→ **Exercise**:
Write out the whole listing again, exactly.

→ **Source material**:
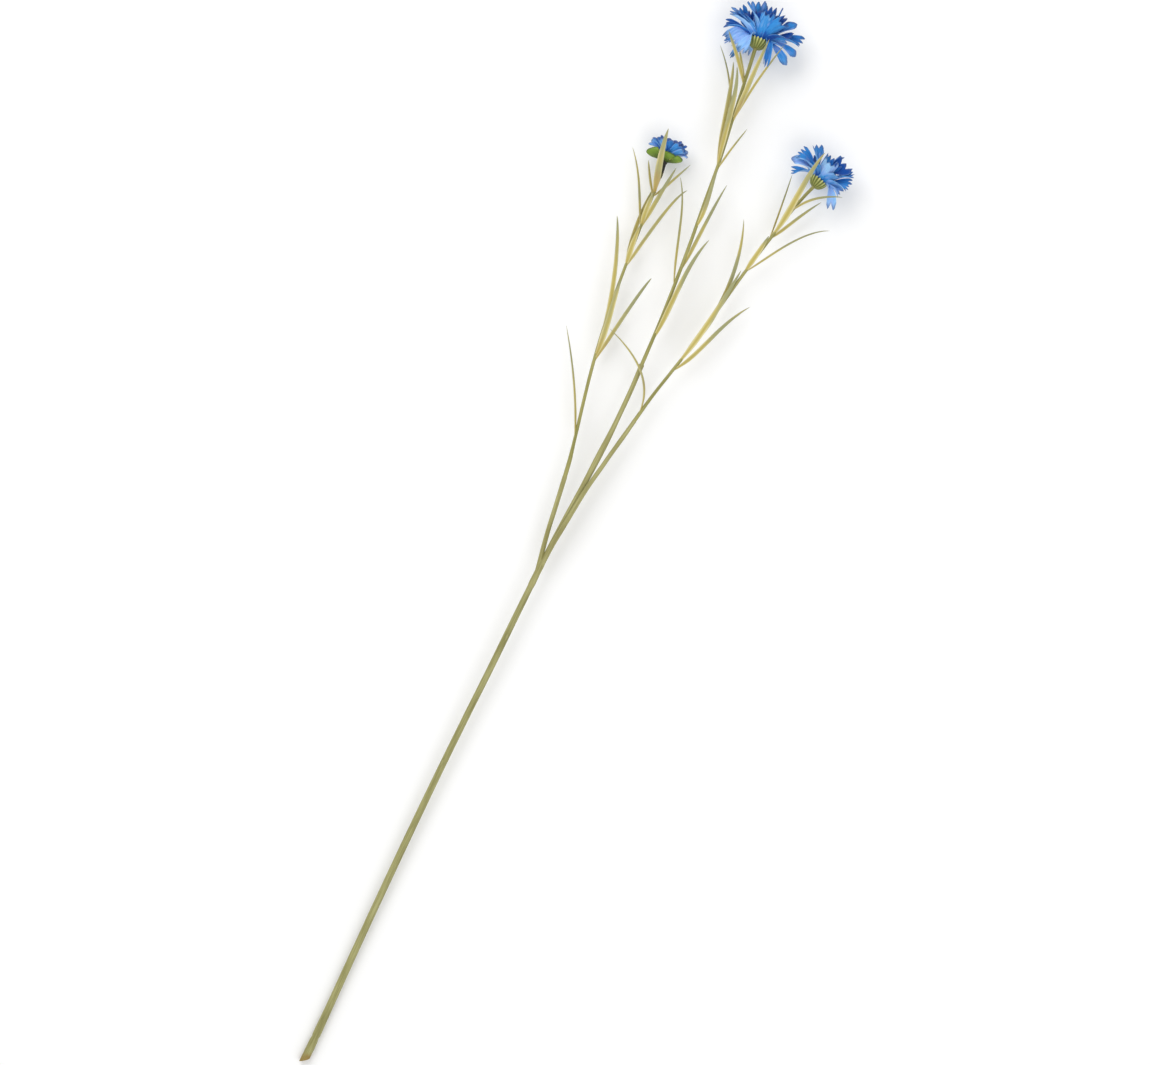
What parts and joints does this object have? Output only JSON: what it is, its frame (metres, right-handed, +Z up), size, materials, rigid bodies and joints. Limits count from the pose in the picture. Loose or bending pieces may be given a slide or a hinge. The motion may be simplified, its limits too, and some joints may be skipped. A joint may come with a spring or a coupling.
{
  "type": "artificial cornflower spray",
  "caption": "Artificial cornflower spray lying flat: a long plastic-sleeved wire stem, a moulded fork and leafy sprigs that carry blue fabric blooms and a half-open bud.",
  "frame": {"origin": "centre of the bounding box's underside, on the surface that the spray lies on", "axes": "+Y along the spray from the cut end towards the blooms, +X across it towards the right bloom, +Z up from the surface"},
  "size_m": [0.122, 0.6544, 0.0306],
  "materials": {
    "stem_plastic": "satin grey-olive sleeve with faint moulded nubs",
    "wire_steel": "plain drawn wire",
    "fork_plastic": "satin olive, with brown tints at the joints",
    "leaf_plastic": "satin yellow-green fading to straw and ochre",
    "calyx_plastic": "matte green with pale rib tips",
    "petal_fabric": "thin woven cloth, pale lilac-blue to deep blue",
    "neck_plastic": "satin dark olive",
    "sepal_plastic": "satin fresh green",
    "bud_fabric": "thin woven cloth, blue with grey-lilac rims"
  },
  "bodies": {
    "root": {"main_stem": "stem_plastic", "stem_wire": "wire_steel", "fork": "fork_plastic", "left_sprig": "leaf_plastic", "centre_sprig": "leaf_plastic", "right_sprig": "leaf_plastic", "top_bloom_calyx": "calyx_plastic", "top_bloom_petals": "petal_fabric", "right_bloom_calyx": "calyx_plastic", "right_bloom_petals": "petal_fabric", "left_bud_neck": "neck_plastic", "left_bud_sepals": "sepal_plastic", "left_bud_petals": "bud_fabric"}
  },
  "joints": []
}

→ **Task response**:
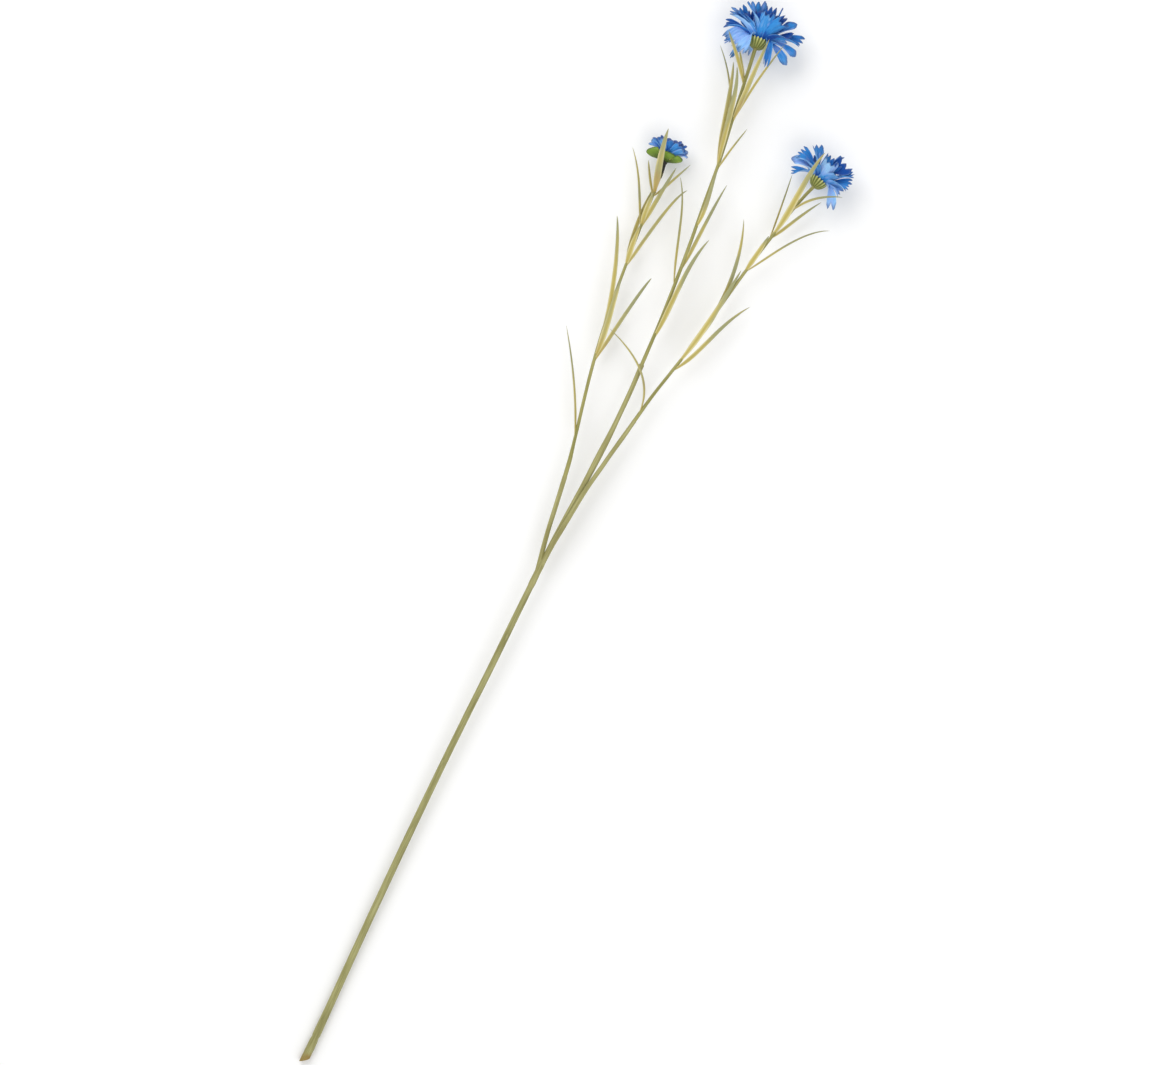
What parts and joints does this object have? Output only JSON: what it is, its frame (metres, right-handed, +Z up), size, materials, rigid bodies and joints. Limits count from the pose in the picture. Loose or bending pieces may be given a slide or a hinge. The motion may be simplified, its limits too, and some joints may be skipped. A joint may come with a spring or a coupling.
{
  "type": "artificial cornflower spray",
  "caption": "Artificial cornflower spray lying flat: a long plastic-sleeved wire stem, a moulded fork and leafy sprigs that carry blue fabric blooms and a half-open bud.",
  "frame": {"origin": "centre of the bounding box's underside, on the surface that the spray lies on", "axes": "+Y along the spray from the cut end towards the blooms, +X across it towards the right bloom, +Z up from the surface"},
  "size_m": [0.122, 0.6544, 0.0306],
  "materials": {
    "stem_plastic": "satin grey-olive sleeve with faint moulded nubs",
    "wire_steel": "plain drawn wire",
    "fork_plastic": "satin olive, with brown tints at the joints",
    "leaf_plastic": "satin yellow-green fading to straw and ochre",
    "calyx_plastic": "matte green with pale rib tips",
    "petal_fabric": "thin woven cloth, pale lilac-blue to deep blue",
    "neck_plastic": "satin dark olive",
    "sepal_plastic": "satin fresh green",
    "bud_fabric": "thin woven cloth, blue with grey-lilac rims"
  },
  "bodies": {
    "root": {"main_stem": "stem_plastic", "stem_wire": "wire_steel", "fork": "fork_plastic", "left_sprig": "leaf_plastic", "centre_sprig": "leaf_plastic", "right_sprig": "leaf_plastic", "top_bloom_calyx": "calyx_plastic", "top_bloom_petals": "petal_fabric", "right_bloom_calyx": "calyx_plastic", "right_bloom_petals": "petal_fabric", "left_bud_neck": "neck_plastic", "left_bud_sepals": "sepal_plastic", "left_bud_petals": "bud_fabric"}
  },
  "joints": []
}